Average annual household utility costs were also determined for the baseline scenario for a building of 110 m2 (Figure 9). A typical household in this neighbourhood spends an average of US$710.7 on energy expenditures (US$442 electricity, US$268 natural gas) per year. The majority of households in this neighbourhood are categorised as low income (annual income levels of under US$30,000, less than 80% of the area’s median income) (US Census Bureau n.d.; Drehobl & Ross 2016). Energy use accounts for at least 2.4%, and in many cases a much larger proportion, of residents’ annual income before taxes. This is consistent with previous studies suggesting that an American family with less than US$30,000 annual income would spend approximately 7% of before-tax income (or 23% of after-tax income) on energy costs (Drehobl & Ross 2016; Kontokosta et al. 2020; US Government Publishing Office 2015). These residents are the most vulnerable to energy price increases, as well as potential costs associated with increases in energy consumption due to extreme climate conditions (Kontokosta et al. 2020; US Government Publishing Office 2015).

Figure 9 

Energy burden costs in the baseline scenario for low-resource neighbourhoods in Des Moines, Iowa.
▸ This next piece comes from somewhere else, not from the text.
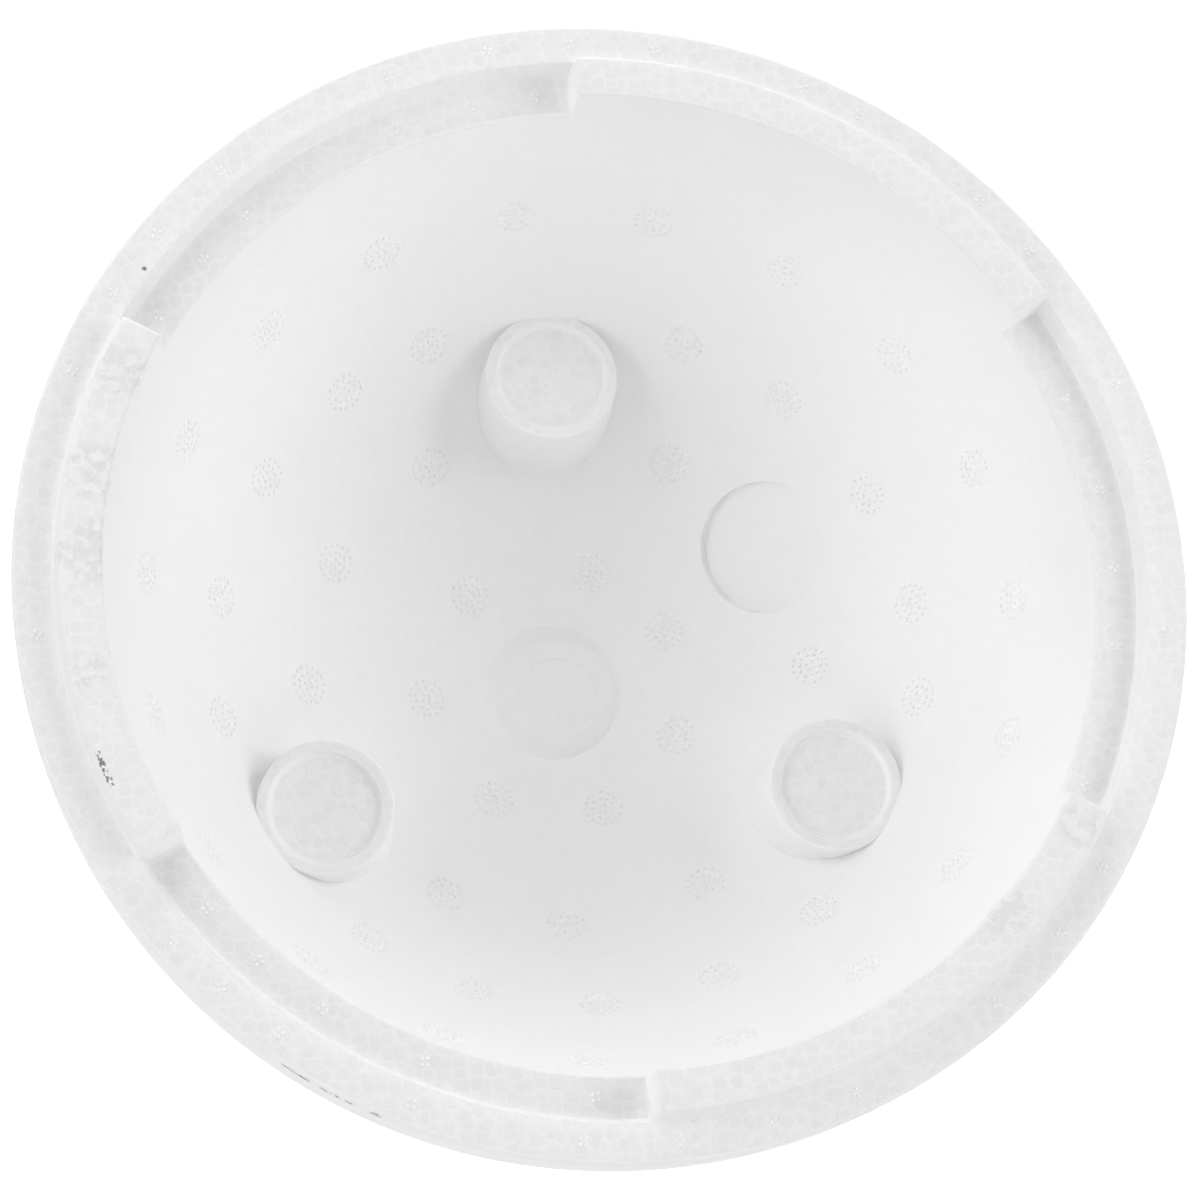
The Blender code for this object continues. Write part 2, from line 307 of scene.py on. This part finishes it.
def boss_rows():
    foot_radius = BOSS_TOP_RADIUS + (BOSS_TOP - BOSS_FOOT) * BOSS_SIDE_DRAFT
    edge_centre = (BOSS_TOP_RADIUS - BOSS_EDGE_ROUND, BOSS_TOP - BOSS_EDGE_ROUND)
    rows = [(0, BOSS_FOOT), (foot_radius, BOSS_FOOT)]
    rows += run(rows[-1], (BOSS_TOP_RADIUS, BOSS_TOP - BOSS_EDGE_ROUND), 8)
    rows += arc(edge_centre, BOSS_EDGE_ROUND, 0, QUARTER_TURN, 5)[1:]
    lip = DISH_RADIUS + DISH_SLOPE
    rows += run(rows[-1], (lip + DISH_LIP_ROUND, BOSS_TOP), 2)
    rows.append((lip - DISH_LIP_ROUND, BOSS_TOP - DISH_LIP_ROUND))
    rows += run(rows[-1], (DISH_RADIUS + DISH_LIP_ROUND, BOSS_TOP - DISH_DEPTH + DISH_LIP_ROUND), 2)
    rows.append((DISH_RADIUS - DISH_LIP_ROUND, BOSS_TOP - DISH_DEPTH))
    return rows + run(rows[-1], (0, BOSS_TOP - DISH_DEPTH), 4)


def move_into(target, bm, place):
    """Add a small mesh, built at the origin, to another one at its place."""
    bmesh.ops.transform(bm, matrix=place, verts=bm.verts)
    mesh = bpy.data.meshes.new("small_part")
    bm.to_mesh(mesh)
    bm.free()
    target.from_mesh(mesh)
    bpy.data.meshes.remove(mesh)


bosses_mesh = bmesh.new()
for index in range(BOSS_COUNT):
    azimuth = FIRST_BOSS_AZIMUTH + index * FULL_TURN / BOSS_COUNT
    single = bmesh.new()
    turned(single, boss_rows(), BOSS_STEPS)
    place = Vector((BOSS_AXIS_RADIUS * math.cos(azimuth), BOSS_AXIS_RADIUS * math.sin(azimuth), SHOULDER_Z))
    move_into(bosses_mesh, single, Matrix.Translation(place))
bosses = mesh_piece("bosses", bosses_mesh)

# The stamp place: a flat round face sunk in the bowl between two bosses, left by a plug set in the
# core. It leans a little, so that its edge is deepest towards the bowl's bottom. Its face is bare.
STAMP_RADIUS = 0.0190
STAMP_DEPTH = 0.0006
STAMP_POLAR = math.radians(34.1)
STAMP_AZIMUTH = math.radians(30)
STAMP_LEAN = math.radians(2.5)
STAMP_DRAFT = 0.0003
STAMP_HEAD = 0.005
to_pole = Matrix.Translation((0, 0, -BOWL_RADIUS))
lean = Matrix.Rotation(-STAMP_LEAN, 4, "Y")
stamp_place = (Matrix.Translation((0, 0, SHOULDER_Z)) @ Matrix.Rotation(STAMP_AZIMUTH, 4, "Z")
               @ Matrix.Rotation(-STAMP_POLAR, 4, "Y") @ to_pole @ lean)
stamp_mesh = bmesh.new()
stamp_rows = [(0, -STAMP_DEPTH)]
stamp_rows += run(stamp_rows[0], (STAMP_RADIUS - STAMP_DRAFT, -STAMP_DEPTH), 5)
stamp_rows.append((STAMP_RADIUS, STAMP_DRAFT - STAMP_DEPTH))
stamp_rows += [(STAMP_RADIUS + STAMP_DRAFT, STAMP_HEAD), (0, STAMP_HEAD)]
turned(stamp_mesh, stamp_rows, BOSS_STEPS)
bmesh.ops.transform(stamp_mesh, matrix=stamp_place, verts=stamp_mesh.verts)
stamp_pin = mesh_piece("stamp_pin", stamp_mesh)

for operation, other in (("UNION", bosses), ("DIFFERENCE", stamp_pin)):
    joint = shell.modifiers.new(other.name, "BOOLEAN")
    joint.operation = operation
    joint.solver = "EXACT"
    joint.object = other
evaluated = shell.evaluated_get(bpy.context.evaluated_depsgraph_get())
whole = bpy.data.meshes.new_from_object(evaluated)
shell.modifiers.clear()
shell.data = whole
for helper in (bosses, stamp_pin):
    bpy.data.objects.remove(helper)
whole.shade_smooth()
whole.set_sharp_from_angle(angle=SHARP_ANGLE)

# The foam's skin: beads of white polystyrene, pressed flat against the mould and fused. The joints
# between the beads are paler than their middles, and a few corners stay open as small pits. Wear has
# left torn patches on the tongues, a dark line on one of them and a few dark chips at the outer edge.
BOWL_COLOUR = (0.930, 0.930, 0.930, 1)
# Painted shade: the rim's flat faces and the bosses' tops are the same foam as the bowl but get darker
# colours, and the rim's rounded edges and walls get a colour halfway.
RIM_FACE_PAINTED_SHADE = (0.836, 0.836, 0.836, 1)
BOSS_TOP_PAINTED_SHADE = (0.905, 0.905, 0.905, 1)
OUTSIDE_COLOUR = (0.850, 0.850, 0.850, 1)
JOINT_COLOUR = (0.945, 0.945, 0.945, 1)
SHADE_COLOUR = (0.72, 0.72, 0.72, 1)
DIRT_COLOUR = (0.10, 0.07, 0.05, 1)
BEAD_SIZE = 0.0034
BEAD_STRAY = 0.75
SEAM = (0.01, 0.07)
CORNER = (0.46, 0.54)
CORNER_PALENESS = 0.45
BEAD_DISC = (0.44, 0.52)
TONE_PAST_DISC = 0.3
INNER_RING = (0.05, 0.09)
OUTER_RING = (0.09, 0.16)
RING_TONE = 0.4
SWELL_WIDTH = 0.20
PIT = (0.66, 0.74)
OPEN_CORNER_SHARE = 0.5
BOWL_PATTERN = 0.22
TONE_SHADE = 0.22
JOINT_PALENESS = 0.33
PIT_SHADE = 0.15
PIT_DEPTH = 3.0
SKIN_ROUGHNESS = 0.55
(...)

Based on these data (Figures 9 and 10) the annual energy expenditure for a typical AC house in this neighbourhood is US$860, which represents at least 2.9% of their annual pre-tax income. Households with naturally ventilated homes, on the other hand, are expected to spend about US$637, or at least 2.1% of their annual pre-tax income, on energy expenditures in the baseline scenario.

Figure 10 

Comparison of different occupancy schedules on annual energy consumption. Note: W-1–W-4 refer to occupancy schedules (see Table 5).

4.3.2 Impact of occupancy schedules on annual energy consumption and costs

Occupancy schedules tested include the commonly used ASHRAE 90.1 standard schedule for residential buildings as well as the four custom schedules (W-1–W-4, based on Table 5) based on the ATUS and the place-based surveys. Overall, the use of custom schedules (instead of the ASHRAE 90.1 schedules) in the model showed that standard schedules tend to underestimate the annual heating loads (and hence the annual natural gas consumption). In the models where all buildings were assigned with one of the four custom schedules, annual heating loads were predicted to be between 83.9 and 88.1 kWh/m2 (26.6–27.9 kBTU/sf), based on the specific schedule being used, while the same value for the model that used ASHRAE 90.1 schedule was only 81.4 kWh/m2 (25.8 kBTU/sf). On the other hand, the same comparison for annual cooling loads (and hence the annual electricity consumption) showed that such loads are slightly overestimated when ASHRAE 90.1 schedules are used to represent occupant behaviour. In the case of annual cooling loads, the use of customised schedules resulted in predictions between 18.6 and 19.1 kWh/m2 (5.9–6.1 kBTU/sf), based on the specific schedule being used, while the use of ASHRAE 90.1 schedule predicted this load to be 19.5 kWh/m2 (6.2 kBTU/sf). The inclusion of trees in the model, regardless of the occupancy schedule used for representing occupants’ energy-related behaviours and presence, generally results in an increase in annual heating loads and a reduction in annual cooling loads. For AC houses including tree impact, this increase in annual heating loads ranges from 2% to 4.7%, while the decrease in annual cooling loads is predicted to be between 4.5% and 10.2% and thus relatively more substantial. The range of expected changes in heating loads for naturally ventilated houses is similar but slightly less than for those with AC, with a maximum of 3.6% and a minimum of 1.4% (Figure 10).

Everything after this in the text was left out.